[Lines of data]
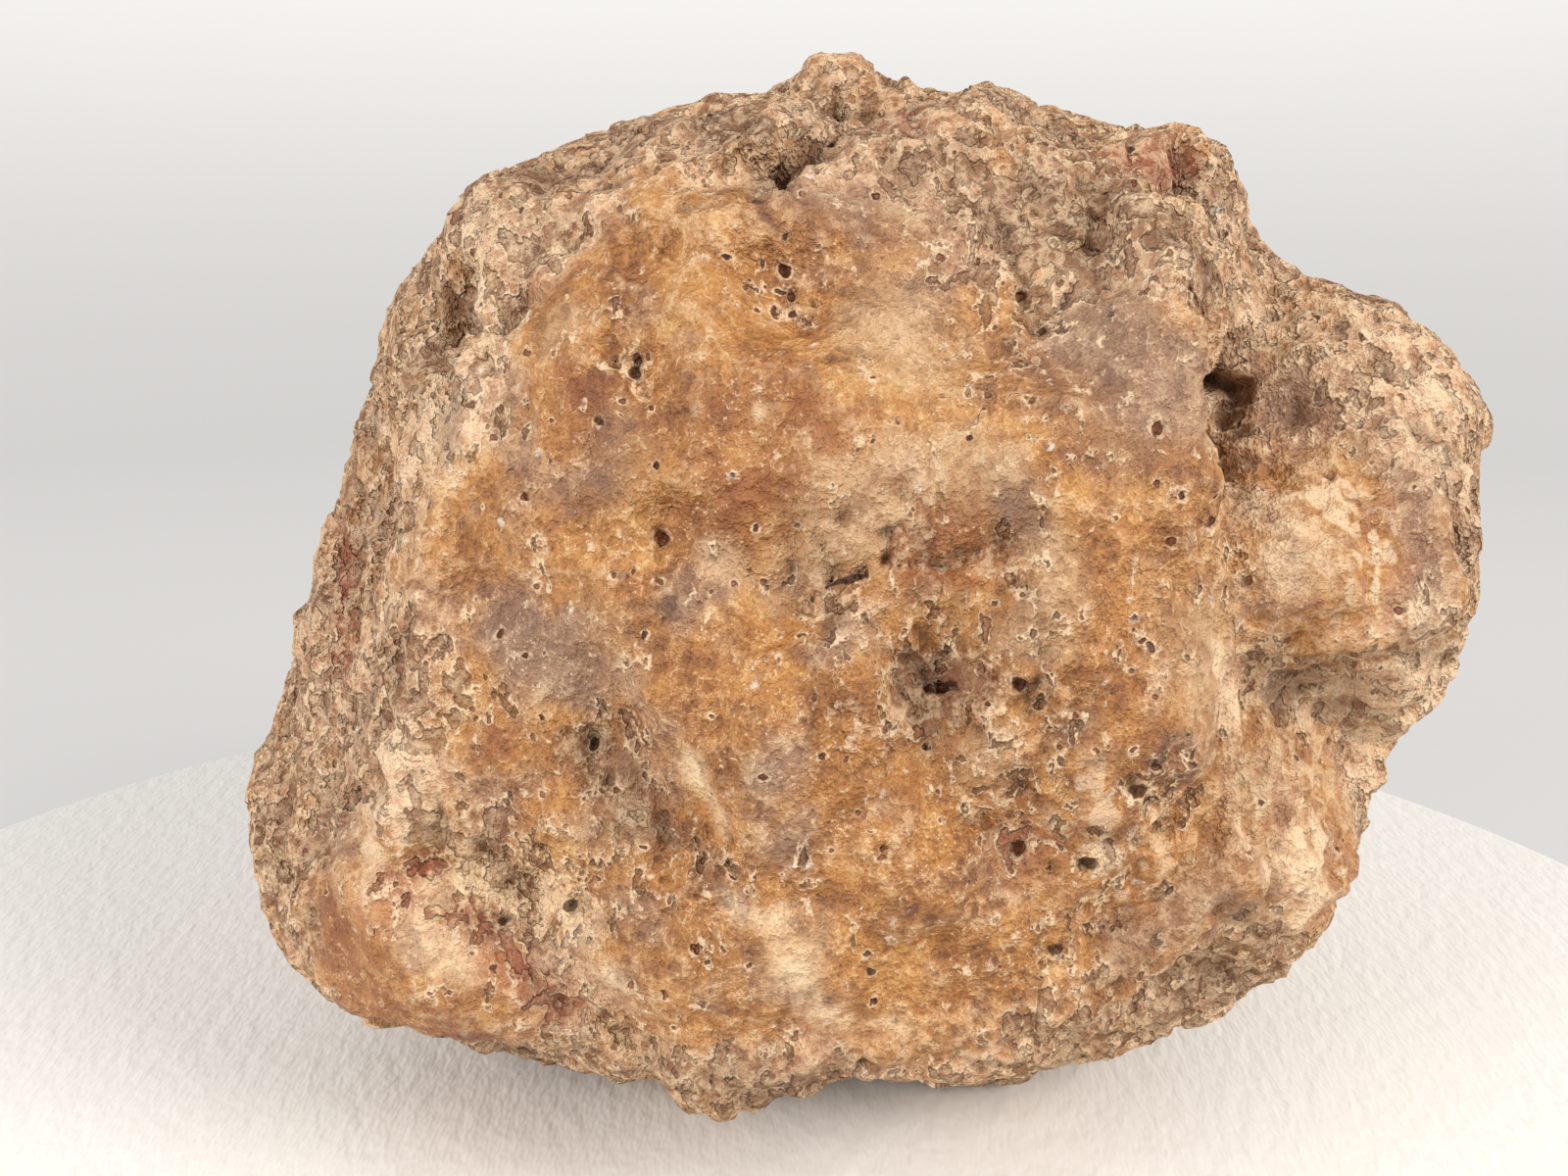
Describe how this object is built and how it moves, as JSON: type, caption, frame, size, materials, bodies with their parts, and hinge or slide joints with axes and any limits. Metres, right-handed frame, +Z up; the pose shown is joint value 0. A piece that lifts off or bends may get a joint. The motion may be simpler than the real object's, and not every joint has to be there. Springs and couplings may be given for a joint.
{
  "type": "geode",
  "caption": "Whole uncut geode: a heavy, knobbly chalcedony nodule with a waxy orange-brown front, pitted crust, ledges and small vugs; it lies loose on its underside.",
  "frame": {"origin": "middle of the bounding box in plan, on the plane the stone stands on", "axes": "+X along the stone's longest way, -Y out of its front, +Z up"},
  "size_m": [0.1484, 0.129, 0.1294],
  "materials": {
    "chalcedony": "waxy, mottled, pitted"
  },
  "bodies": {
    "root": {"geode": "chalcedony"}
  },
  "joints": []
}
--
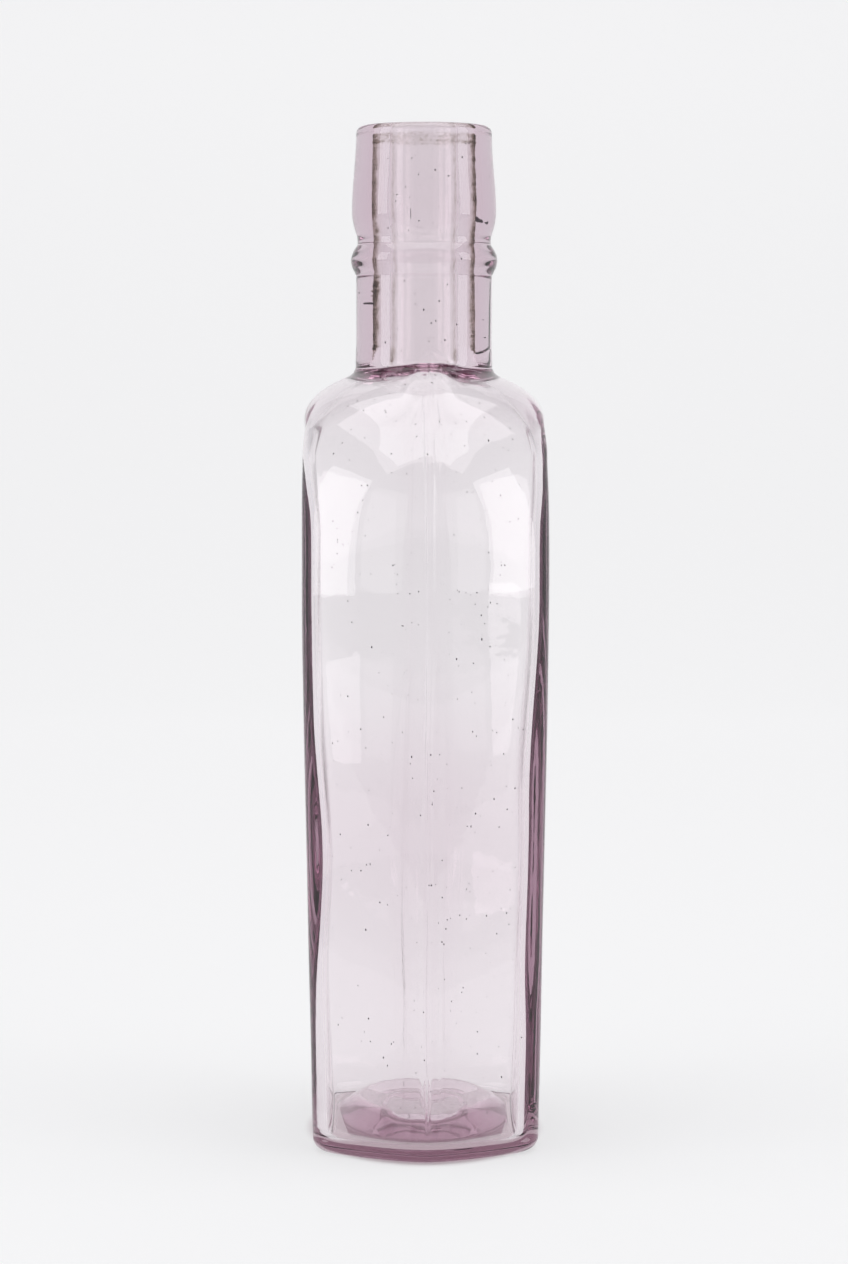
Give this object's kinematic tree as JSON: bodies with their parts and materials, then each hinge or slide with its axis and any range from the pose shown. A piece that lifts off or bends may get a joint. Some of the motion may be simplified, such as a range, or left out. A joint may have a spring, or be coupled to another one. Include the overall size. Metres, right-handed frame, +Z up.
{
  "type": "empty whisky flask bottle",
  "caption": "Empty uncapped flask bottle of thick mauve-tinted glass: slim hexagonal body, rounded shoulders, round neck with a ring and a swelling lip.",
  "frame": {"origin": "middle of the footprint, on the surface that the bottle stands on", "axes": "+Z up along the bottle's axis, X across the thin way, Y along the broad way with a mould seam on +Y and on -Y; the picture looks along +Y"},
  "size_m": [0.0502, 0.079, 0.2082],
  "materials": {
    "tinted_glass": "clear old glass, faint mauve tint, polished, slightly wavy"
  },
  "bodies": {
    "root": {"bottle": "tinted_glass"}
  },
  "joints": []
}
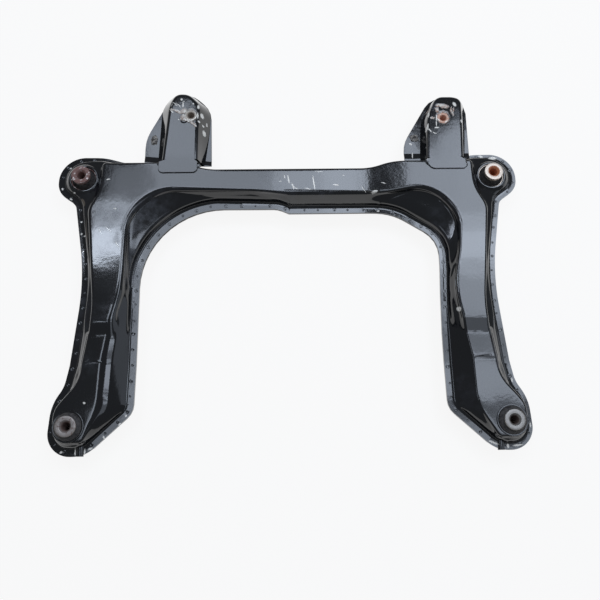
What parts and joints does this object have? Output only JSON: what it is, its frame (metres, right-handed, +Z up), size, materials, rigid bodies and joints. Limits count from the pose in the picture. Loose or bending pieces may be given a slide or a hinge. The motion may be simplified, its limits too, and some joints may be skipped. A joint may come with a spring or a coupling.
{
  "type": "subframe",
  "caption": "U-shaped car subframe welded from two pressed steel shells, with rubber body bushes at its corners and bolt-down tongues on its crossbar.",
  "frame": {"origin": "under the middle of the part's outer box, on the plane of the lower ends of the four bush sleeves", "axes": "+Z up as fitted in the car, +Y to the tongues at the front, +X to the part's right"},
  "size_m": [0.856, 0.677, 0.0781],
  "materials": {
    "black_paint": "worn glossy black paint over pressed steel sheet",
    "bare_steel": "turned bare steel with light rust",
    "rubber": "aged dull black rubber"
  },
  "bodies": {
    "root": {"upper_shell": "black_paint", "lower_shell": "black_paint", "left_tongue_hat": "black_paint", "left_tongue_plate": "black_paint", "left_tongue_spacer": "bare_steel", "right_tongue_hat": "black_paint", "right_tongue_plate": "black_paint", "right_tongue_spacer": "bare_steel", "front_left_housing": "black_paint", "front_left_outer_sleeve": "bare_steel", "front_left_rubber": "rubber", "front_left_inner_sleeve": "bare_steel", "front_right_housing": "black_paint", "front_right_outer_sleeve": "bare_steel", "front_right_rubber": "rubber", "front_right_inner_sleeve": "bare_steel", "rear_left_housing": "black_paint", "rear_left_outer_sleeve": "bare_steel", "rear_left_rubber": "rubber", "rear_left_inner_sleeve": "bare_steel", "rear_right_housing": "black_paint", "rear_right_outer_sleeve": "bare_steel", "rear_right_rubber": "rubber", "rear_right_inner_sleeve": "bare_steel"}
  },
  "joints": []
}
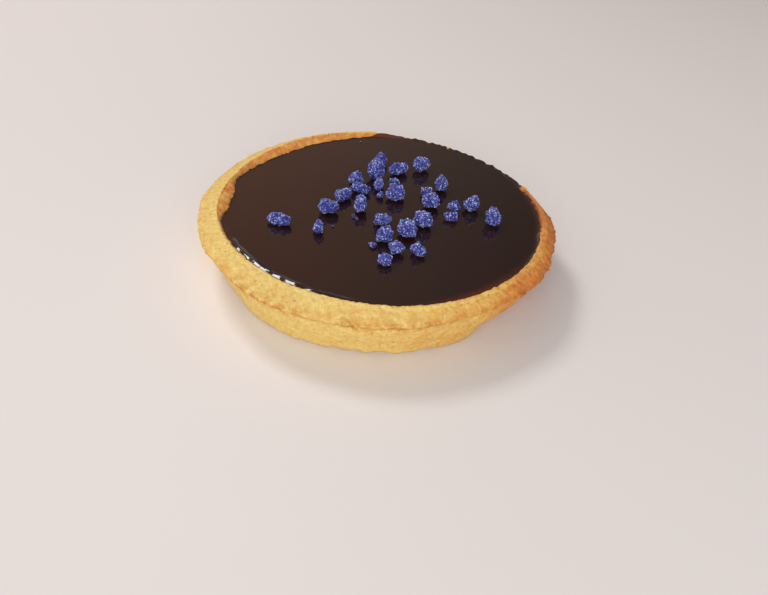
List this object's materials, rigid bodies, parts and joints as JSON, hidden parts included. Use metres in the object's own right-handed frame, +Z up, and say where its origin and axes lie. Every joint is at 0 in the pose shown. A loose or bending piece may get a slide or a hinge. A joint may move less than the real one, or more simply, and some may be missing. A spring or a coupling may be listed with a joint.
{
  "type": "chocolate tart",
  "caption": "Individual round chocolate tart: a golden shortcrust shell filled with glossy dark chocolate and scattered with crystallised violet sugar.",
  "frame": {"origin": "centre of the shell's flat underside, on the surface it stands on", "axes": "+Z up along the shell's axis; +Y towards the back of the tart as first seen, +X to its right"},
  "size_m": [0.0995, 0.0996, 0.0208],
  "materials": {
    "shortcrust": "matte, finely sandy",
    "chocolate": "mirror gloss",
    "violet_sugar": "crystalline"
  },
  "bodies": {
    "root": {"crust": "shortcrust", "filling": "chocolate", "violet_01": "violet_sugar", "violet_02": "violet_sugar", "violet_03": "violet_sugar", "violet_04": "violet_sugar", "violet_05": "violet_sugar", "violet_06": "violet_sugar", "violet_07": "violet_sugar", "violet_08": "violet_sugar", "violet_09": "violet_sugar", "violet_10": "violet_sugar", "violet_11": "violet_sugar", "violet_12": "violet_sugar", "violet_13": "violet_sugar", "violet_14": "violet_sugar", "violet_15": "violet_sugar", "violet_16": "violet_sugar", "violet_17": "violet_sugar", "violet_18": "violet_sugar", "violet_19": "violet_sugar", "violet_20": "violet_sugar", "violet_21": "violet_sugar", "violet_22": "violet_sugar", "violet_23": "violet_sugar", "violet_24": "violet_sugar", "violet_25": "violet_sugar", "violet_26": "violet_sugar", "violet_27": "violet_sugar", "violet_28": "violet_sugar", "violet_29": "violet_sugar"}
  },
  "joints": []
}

• TASK DESCRIPTION: What number of lines in the records contain the word "shown"? Answer with that number alone.

• CORRECT RESULT: 3